Moving Photos Outside of Lightroom
The most common Lightroom complaint I hear is “Lightroom can’t find my photos, where are they?” There can be several causes for this, but the most common is that the photos were moved outside of Lightroom.
The thing to remember is Lightroom doesn’t actually store our full-resolution files. What you see in Lightroom is a preview of the image alongside the saved adjustments you have made. The photo itself is stored on a hard drive (either the computer itself or an external) of your choosing. When you import photos into Lightroom, it makes a map of where those photos live. If you go back to your computer and move the photos or change the file name, Lightroom no longer knows where the photos are. This is when the dreaded “!” icon will appear in the corner. There are a couple of ways around this. First, you can make any movements from within Lightroom. This will move the photos on your hard drive and Lightroom will know their new location. Second, you can move the photos and then go in and tell Lightroom where their new location is.
If you have to move your photos, it is probably best to do it from within Lightroom. The disadvantage is that it is slow and though unlikely, if Lightroom were to crash during the transfer, there could be some loss of images. This is another reason why having a solid organizational strategy can pay off. If you have a system from the import, there will be little reason to move photos around and fewer opportunities to run into frustration.
Chromatic Aberration
Chromatic aberration (also known as color fringing) is an unwanted color artifact that occurs on the edges of objects in a photo. There are several types of aberrations, all caused by the way the various wavelengths of light travel through the lens. It commonly presents as red-green or magenta-purple halos on the edges of objects, especially in the corners of images. Wide-angle lenses, zoom lenses, and lower-end lenses are especially susceptible. Not only does it add unwanted color, but it also slightly softens your images. Thankfully, Lightroom makes it extremely easy to get rid of these color artifacts. In the Lens Correction panel in the Develop module, you can a box called “Remove Chromatic Aberration.” Just click that box and watch your photo magically lose its color fringing. It is also possible to go in and manually remove it if the auto removal didn’t get all of it. It is so easy to do, there really is no reason not to do this on all your photos.
Straighten the Horizon
It may sound obvious, but you would be surprised at how many photos make it into the world with tilted horizons. Thankfully, Lightroom makes this super easy to fix as well. There are several ways to accomplish this: grabbing the corner of the crop tool and using the grid lines to manually rotate, clicking the angle tool (also under the crop drop-down menu) to draw a straight line that automatically crops the image, or using the rotate slider in the Transform menu. If your horizon has some arc to it, you may need to remove some of the lens distortions first.

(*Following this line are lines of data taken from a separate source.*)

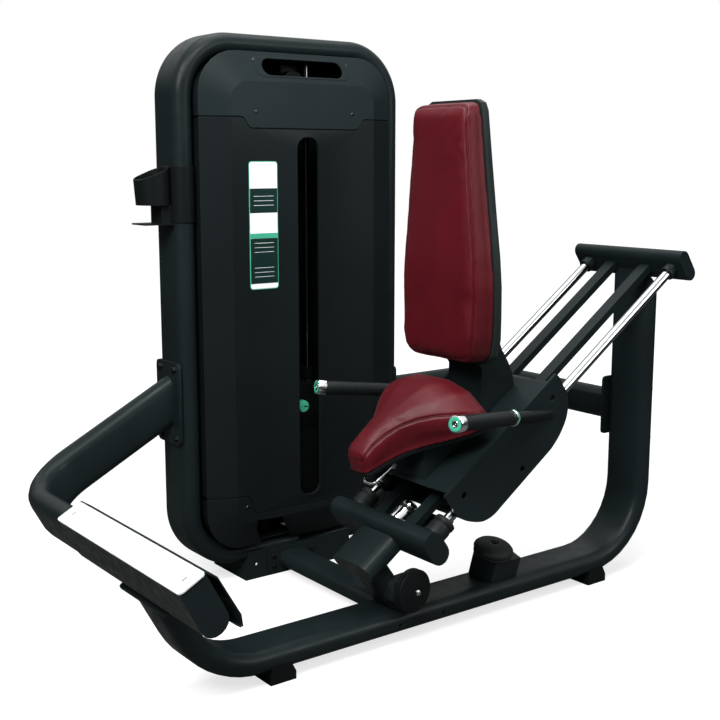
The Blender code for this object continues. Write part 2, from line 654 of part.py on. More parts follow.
def cover_loop(inset, y, rise=0.0, radius=0.0):
    """Loop inside the tower ring at one depth; its corners follow the ring unless told."""
    edge = TUBE_T + inset
    half = TOWER_W / 2 - edge
    outline = rounded(TOWER_X - half, TOWER_X + half, RING_LOW + edge, TOWER_TOP - edge + rise,
                      radius or TOWER_R - edge, RING_STEPS)
    return [Vector((x, y, z)) for x, z in outline]


def cover_solid(name, colour, shrink, back):
    """Pillow-shaped cover body: skirt, its edge over the ring, then a chamfer up to a flat face."""
    skirt = COVER_INSET + shrink
    edge = shrink - COVER_OUT
    rings = [cover_loop(skirt, TOWER_Y + back), cover_loop(skirt, TOWER_Y - 0.066),
             cover_loop(edge, TOWER_Y - COVER_EDGE + shrink * 0.8, COVER_TOP_RISE),
             cover_loop(edge + COVER_CHAMFER, TOWER_Y - COVER_FRONT + shrink, COVER_TOP_RISE, FACE_R)]
    return loft(name, colour, rings)


def seam_line(level, drop):
    """Seam across the tower from left to right, with a soft bend down to its middle part."""
    bend = [(-0.5, 0.0), (-0.22, 0.14), (0.22, 0.86), (0.5, 1.0)]
    left = [(TOWER_X - STEP_HALF + t * STEP_RUN, level - k * drop) for t, k in bend]
    right = [(TOWER_X + STEP_HALF - t * STEP_RUN, level - k * drop) for t, k in reversed(bend)]
    return [(TOWER_X - 0.5, level)] + left + right + [(TOWER_X + 0.5, level)]


def seam_block(low, low_drop, high, high_drop):
    """Cutter between two seams."""
    outline = seam_line(low, low_drop) + list(reversed(seam_line(high, high_drop)))
    return prism("cutter", "black", outline, Vector((0, TOWER_Y + 0.2, 0)), X_AXIS, Z_AXIS, 0.5)


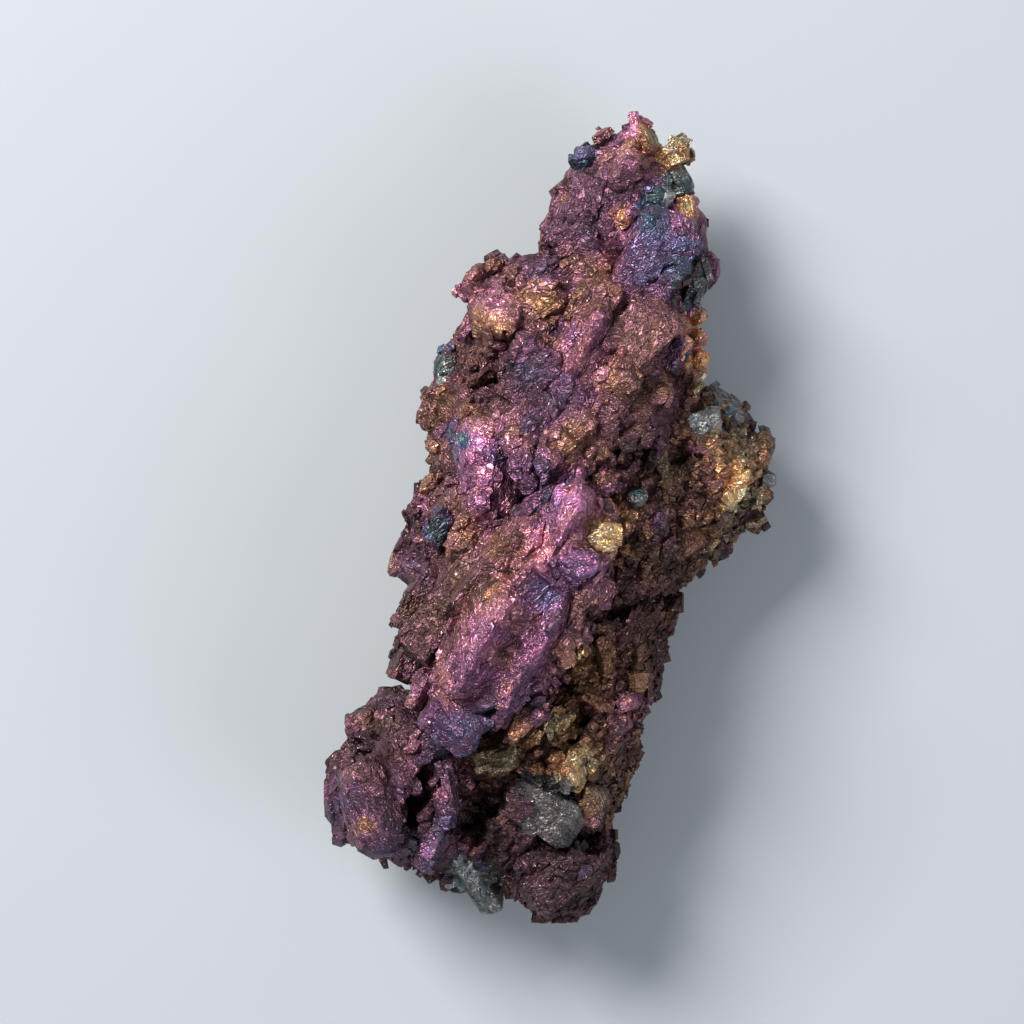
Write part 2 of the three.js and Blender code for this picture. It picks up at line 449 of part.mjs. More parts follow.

I personally like to straighten using the crop tool. Not all horizons are as simple as an ocean scene, so I like to do it manually photo by photo.
Sloppy Mask Edges
One of the most common editing faux pas I see is sloppy mask edges. When you are making localized adjustments with the brush tool, it is important to be precise with your brush strokes. For instance, let’s say you are using a broad brush to darken the sky around a mountain in your photo. If you use too broad of a brush or just aren’t careful where you paint in the adjustment, you can inadvertently darken the mountain next to the sky, creating some weird-looking tones.

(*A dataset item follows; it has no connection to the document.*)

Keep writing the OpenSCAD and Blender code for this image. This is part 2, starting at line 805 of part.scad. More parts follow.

There are several ways for making selections and localized adjustments in Lightroom. Whatever way you choose, it is important to have strong attention to detail and not leave any artifacts that distract from your photo.
Overuse of Sliders
Although processing style is largely a personal choice, I try not to be too heavy-handed when it comes to adjusting some of Lightroom’s sliders. While there is nothing wrong with making significant edits to a photo, I always want to be careful not to push sliders so far that they introduce artifacts. Adjusting sliders too far can introduce excess noise, banding in skies, halos around objects, and push colors out of printable gamuts. The saturation, clarity, and dehaze sliders are especially susceptible and should be treated with a light touch. Sometimes a “less is more” strategy can help to avoid some of these processing pitfalls.
Issues from Stitching/HDR
Stitching and blending frames is a great way to expand the capability of your camera by creating higher resolution files or a photo with a greater dynamic range. The drawback is sometimes Lightroom can struggle to seamlessly blend photos together. Whenever I stitch panoramas or create HDR exposure blends, the first thing I do is scan the image for mistakes. While Lightroom generally does a good job at putting images together, at times elements don’t line up or aren’t blended correctly. Often Lightroom just needs another try at blending or sometimes doing it manually in Photoshop is required. Take time to scan for artifacts. The last thing you want to do is spend a lot of time editing the photo or worse, printing it, only to see later that part of the image didn’t line up correctly.
Cloning Artifacts
If your camera sensor looks anything like mine, chances are good that there are a lot of dust spots from changing lenses in less-than-ideal conditions. This means that on photos with big, clear spaces (such as a blue sky) I will likely have to go in with the spot tool and remove dust spots.
Lightroom’s spot removal tool does a great job of getting rid of unwanted dust bunnies by selecting the problem area and sampling new pixels to cover it up with. Even though it works most of the time, this tool isn’t always perfect. Sometimes the cover-up doesn’t quite match tones or it samples pixels from a textured area into a non-textured part of the photo. It is important to go back and double-check that you didn’t cause more problems than you solved.
Don’t Leave Evidence of Your Work
My strategy with editing photos in Lightroom (or Photoshop) is to never leave evidence of the adjustments I have made. That is not because I am deceitful with my edits, or that I am trying to keep some sort of proprietary secret. I just don’t want people to focus on my editing process when they view my work. I want them to see the subject, to understand the story, to feel an emotion, and to place themselves in the scene. I never want my viewer to notice and focus on a sloppy mask edge, a missed dust spot, or some minor Chromatic Aberration. The best way to accomplish this is to develop good habits and strong attention to detail. Eliminating these easy to overlook faux pas will keep your viewers’ minds on what you want to say with your art.